И однажды она ушла, окончательно, ей так казалось, он пытался остановить, обещал ей то, о чём она так долго просила, но она больше не верила, а он не сильно настаивал.
Она вздохнула свободнее, расправила плечи, со временем перестала бояться праздников и вновь впервые за много лет с удовольствием наряжала ёлку, покупала подарки, нарезала салатики. Было почти как в детстве. Почти.
У неё была маленькая принцесса, которой был нужен папа, и она чувствовала вину за тоску ребёнка. Опять винила себя. Обиды немного стёрлись, и она начала думать, что, может быть, они могли бы попробовать заново. Ведь время меняет людей и заставляет задуматься о том, что мы потеряли.

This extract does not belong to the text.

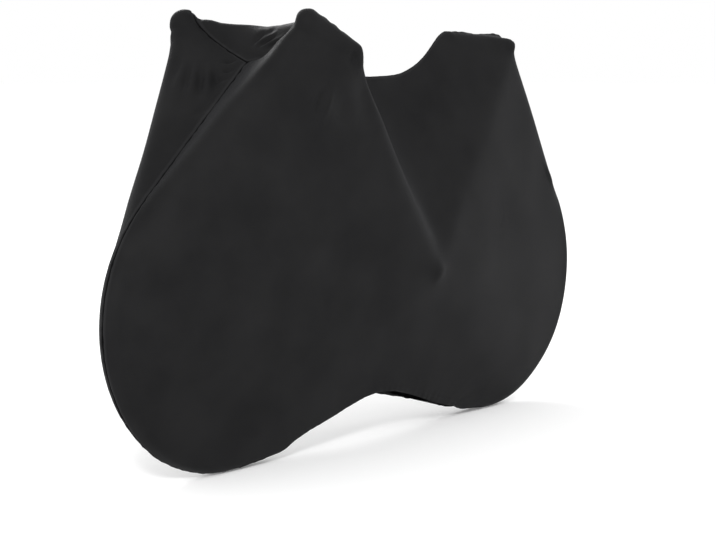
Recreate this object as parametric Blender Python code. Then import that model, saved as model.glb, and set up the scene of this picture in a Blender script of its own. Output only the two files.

Они попробовали. Но на самом деле попробовала только она. Пока не поняла, что время меняет людей лишь тогда, когда они сами этого хотят. Он так ничего и не понял. Друзья и родственники устали пытаться погасить очередной скандал посреди праздника, и со временем к ним перестали ходить гости, а потом и звать особо перестали, потому что шоу продолжалось независимо от места его проведения.
Жизнь превратилась в серое ничто. Она ушла, теперь уже насовсем, её принцесса выросла и больше не тосковала по тому, кто был, но на самом деле отсутствовал в её жизни.

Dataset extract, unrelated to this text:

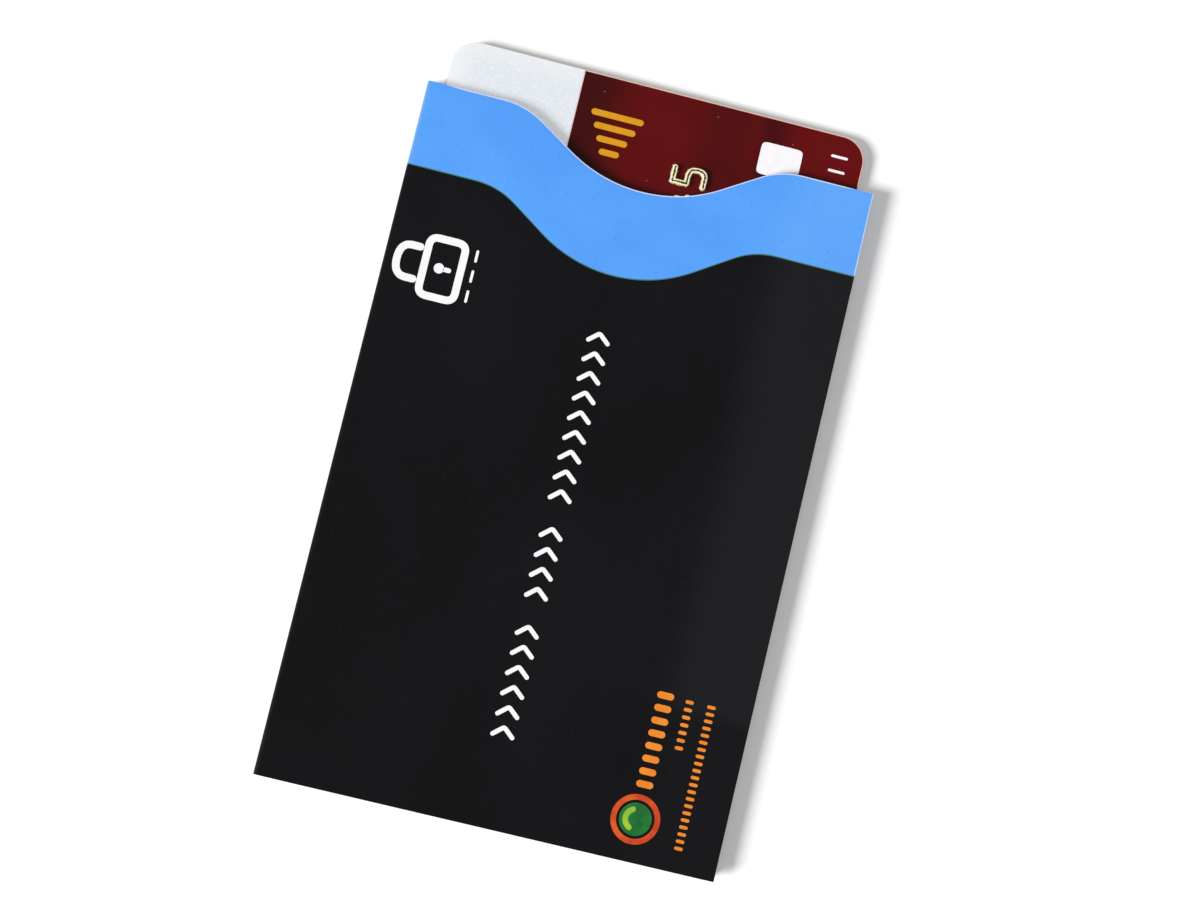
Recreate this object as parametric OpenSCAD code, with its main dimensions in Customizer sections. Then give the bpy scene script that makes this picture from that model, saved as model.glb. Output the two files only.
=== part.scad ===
// Paper card sleeve with a foil shield, and the plastic card that slides in it.
// X runs across the sleeve, Y runs along it towards the mouth, Z rises out of the front.
// The origin is the centre of the back panel's outer face, on which the sleeve lies.

/* [Card] */
// Width of the card, across the sleeve
card_w = 53.98; // [45:0.01:70]
// Length of the card, along the sleeve
card_l = 85.6; // [70:0.1:105]
// Corner radius of the card
card_corner_r = 3.18; // [2:0.01:6]
// Thickness of the clear film on each face of the card
overlay_t = 0.04; // [0.03:0.005:0.06]
// Thickness of the printed core sheet behind each film
core_t = 0.19; // [0.15:0.01:0.25]
// Thickness of the middle sheet that holds the antenna
inlay_t = 0.3; // [0.26:0.01:0.4]
// Length of card that stands out past the sleeve's corners
card_out = 6.5; // [2:0.1:12]

/* [Sleeve] */
// Sleeve width beside the card, on each side
side_play = 2.16; // [2:0.02:5]
// Sleeve length past the card's own length
end_play = 3.2; // [2.4:0.1:8]
// Free space over and under the card in the pocket
pocket_gap = 0.12; // [0.08:0.01:0.4]

/* [Laminate] */
// Thickness of the printed board, the outermost layer
board_t = 0.2; // [0.15:0.01:0.3]
// Thickness of the metal foil behind the board
foil_t = 0.03; // [0.01:0.005:0.06]
// Thickness of the film that lines the pocket
liner_t = 0.05; // [0.03:0.01:0.1]
// Thickness of the glue lines
glue_t = 0.05; // [0.03:0.01:0.1]

/* [Mouth] */
// Depth of the thumb notch
notch_depth = 7.1; // [4:0.1:10]
// Half the width of the notch, from its middle to where the edge is straight again
notch_half = 19.5; // [14:0.1:23]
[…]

И вот она шла по вечернему городу, вдыхала морозный воздух и думала о том, как так могло получиться, что из солнечной девчонки она превратилась в унылую тётку без планов и желаний. От тоскливых мыслей на глаза сами по себе начали наворачиваться слёзы, и она не заметила, как ступила на затянувшуюся льдом лужу на дороге, нога поехала в сторону и она, побалансировав для приличия пару секунд, уселась на льду. Было скорее обидно, чем больно. Падение стало тем спусковым крючком, который запустил безудержный поток слёз. Вставать не хотелось совершенно, напротив, хотелось лечь на этот лёд и рыдать, выплакивая все свои беды и горести. Так она и сидела, поджав под себя ноги и прикрывая лицо руками, пока её мягко, но настойчиво не потянули вдруг вверх чьи-то сильные руки. Пелена слёз застилала глаза, и ей не удавалось рассмотреть лицо её неожиданного спасителя. Всхлипнув ещё пару раз, она поправила съехавшую на глаза шапку, вытерла слёзы варежками и сквозь слипшиеся ресницы взглянула на человека перед ней.

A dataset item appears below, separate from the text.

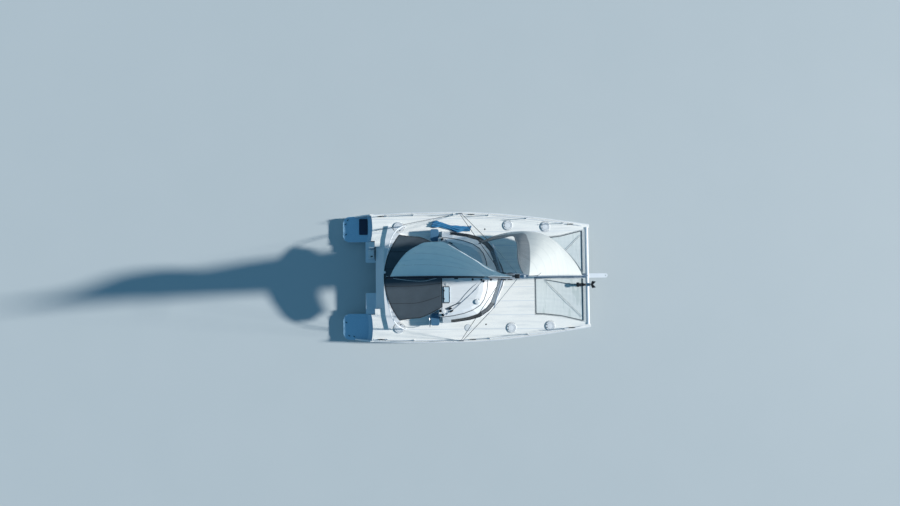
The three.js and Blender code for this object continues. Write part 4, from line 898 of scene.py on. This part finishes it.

— Всё в порядке, ничего не ушибли? — участливо спросил парень в чёрной вязаной шапке и синей спортивной куртке. Тёмные глаза смотрели участливо.
— Не знааааю, — ей снова стало так жаль себя, а ещё того, что её держит в руках привлекательный парень, а она так позорно свалилась на лёд, и шапка набекрень, и тушь наверняка потекла, и вообще — ей уже за сорок, и она никому не нужна. И слёзы вновь полились ручьём по лицу.
— Где больно! — испугался парень. — К врачу? Скорую?
— Ага, в психушку сразу, или в дом престарелых, — саркастично выдала она.
Он смотрел на неё ошеломлённо, а потом начал громко и от души смеяться. Он разжал руки, и она, не ожидая этого, вновь растянулась на льду, шапка вновь съехала ей на нос, ноги разъехались в разные стороны, одной она подбила ногу откровенно ржущего парня, и он растянулся рядом с ней. Теперь они барахтались на льду уже вдвоём, запутываясь в своих и чужих руках и ногах.
— Так, стоп, — сориентировался быстрее парень, — не шевелись. Они оба замерли, посмотрели друг на друга и начали ржать уже вдвоём. — Откуда ты такая взялась? — отсмеявшись, поинтересовался парень.
— Из неудачного брака, — выдала вдруг она.
— А в удачный пойдешь?
— А ёлку купим?
— Купим. И нарядим. И мандаринок купим. И подарки. И упакуем. И гостей позовём. Пойдёт?
— Пойдёт. Пойду.
И они пошли. В удачный брак и в новый год. Но это уже совсем другая история.